Through its Forty Under 40 award, the staff at Professional Remodeler “recognizes a handful of young, promising industry professionals, who represent the industry both as it is and as it will soon be.” Dan Barry and Design Build Inc. fit that bill because Barry understands that to grow a business, you have to be willing to learn and to change. You have to be willing to risk trying something new.

He told Professional Remodeler, “Some of the best advice I received was from my dad. He taught me that the most important thing is to make a decision. Not making a decision is worse than making a wrong decision. Even if you make the wrong decision, at least you can learn from it.”

One of the things Barry loves about his work is the opportunity to do just that. “I love helping people. It feels good to know these things.”

Design Build Inc.

1727 Grand Avenue, Des Moines

The Design Build Inc. offices are a testament to owner Dan Barry’s design philosophy. Located on Grand Avenue, at the intersection where Grand, Fleur, and Locust flow together next to Des Moines Schools’ Central Campus, the office has a fantastic view of the daily activity in the metro.

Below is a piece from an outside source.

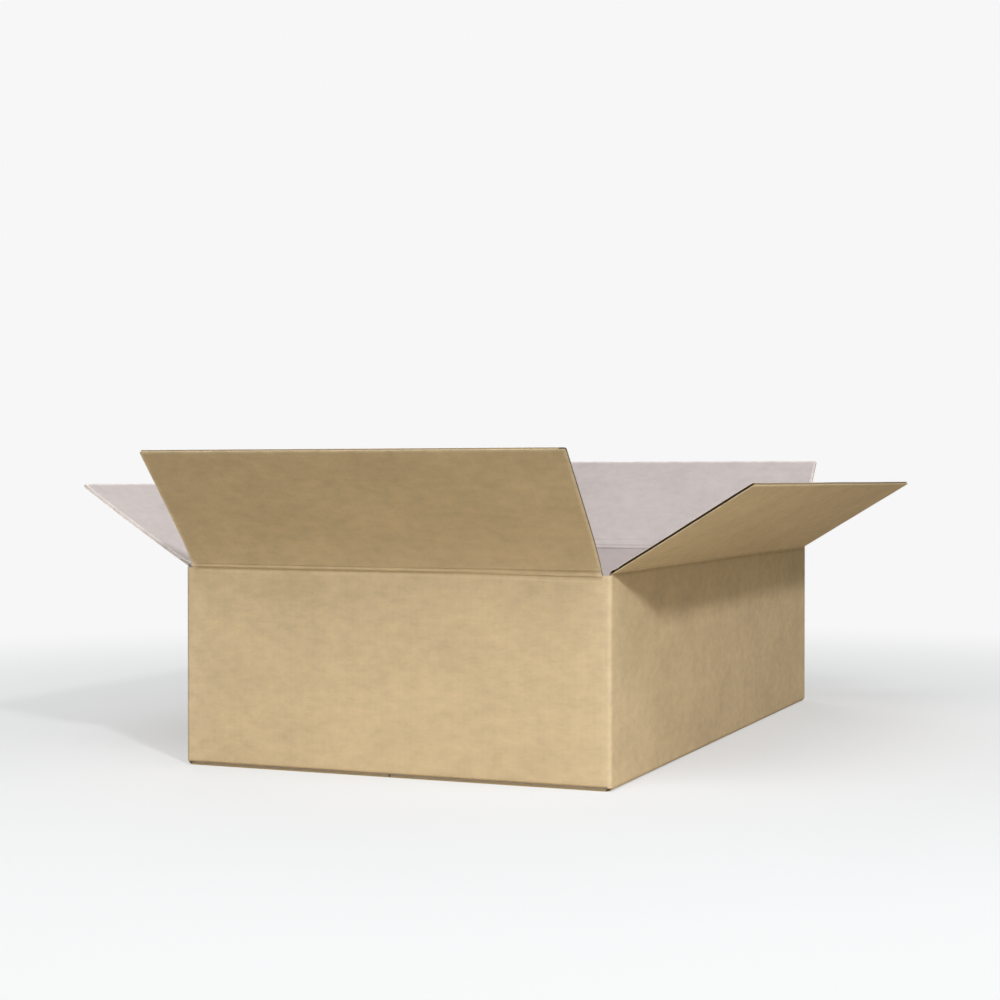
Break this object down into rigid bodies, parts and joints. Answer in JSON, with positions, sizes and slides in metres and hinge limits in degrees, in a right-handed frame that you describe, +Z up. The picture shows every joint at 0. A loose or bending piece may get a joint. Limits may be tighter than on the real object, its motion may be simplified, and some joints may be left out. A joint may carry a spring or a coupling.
{
  "type": "open shipping carton",
  "caption": "Open rectangular corrugated shipping carton with a closed base and four short hinged top flaps that lean outwards.",
  "frame": {"origin": "middle of the base, on the surface that the carton stands on", "axes": "+X along the short front and back walls towards the right wall, +Y along the long side walls from front to back, +Z up"},
  "size_m": [0.3819, 0.5213, 0.1677],
  "materials": {
    "kraft_board": "matte"
  },
  "bodies": {
    "carton": {"carton": "kraft_board"},
    "flap_front": {"flap_front": "kraft_board"},
    "flap_back": {"flap_back": "kraft_board"},
    "flap_left": {"flap_left": "kraft_board"},
    "flap_right": {"flap_right": "kraft_board"}
  },
  "joints": [
    {"name": "front_fold", "type": "hinge", "parent": "carton", "child": "flap_front", "pos_m": [0, -0.2075, 0.1047], "axis": [1, 0, 0], "range_deg": [-130, 130]},
    {"name": "back_fold", "type": "hinge", "parent": "carton", "child": "flap_back", "pos_m": [0, 0.2075, 0.1047], "axis": [-1, 0, 0], "range_deg": [-132, 128]},
    {"name": "left_fold", "type": "hinge", "parent": "carton", "child": "flap_left", "pos_m": [-0.12, 0, 0.1065], "axis": [0, -1, 0], "range_deg": [-149, 111]},
    {"name": "right_fold", "type": "hinge", "parent": "carton", "child": "flap_right", "pos_m": [0.12, 0, 0.1065], "axis": [0, 1, 0], "range_deg": [-148.5, 111.5]}
  ]
}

“I’ve been in this location about 2½ years, and I love it,” he says. “I love that I’m right on the street and can see people driving and walking by all the time. I don’t like being set apart from the activity like I would be in a high-rise office or something.”

Barry did much of the interior work himself, restoring the original brick walls, exposing the original trusses, and incorporating repurposed and salvaged materials throughout.

“It’s important to respect the history of a building,” he says. “And reusing materials in new ways is a way to do that, to respect the past and make it new at the same time.”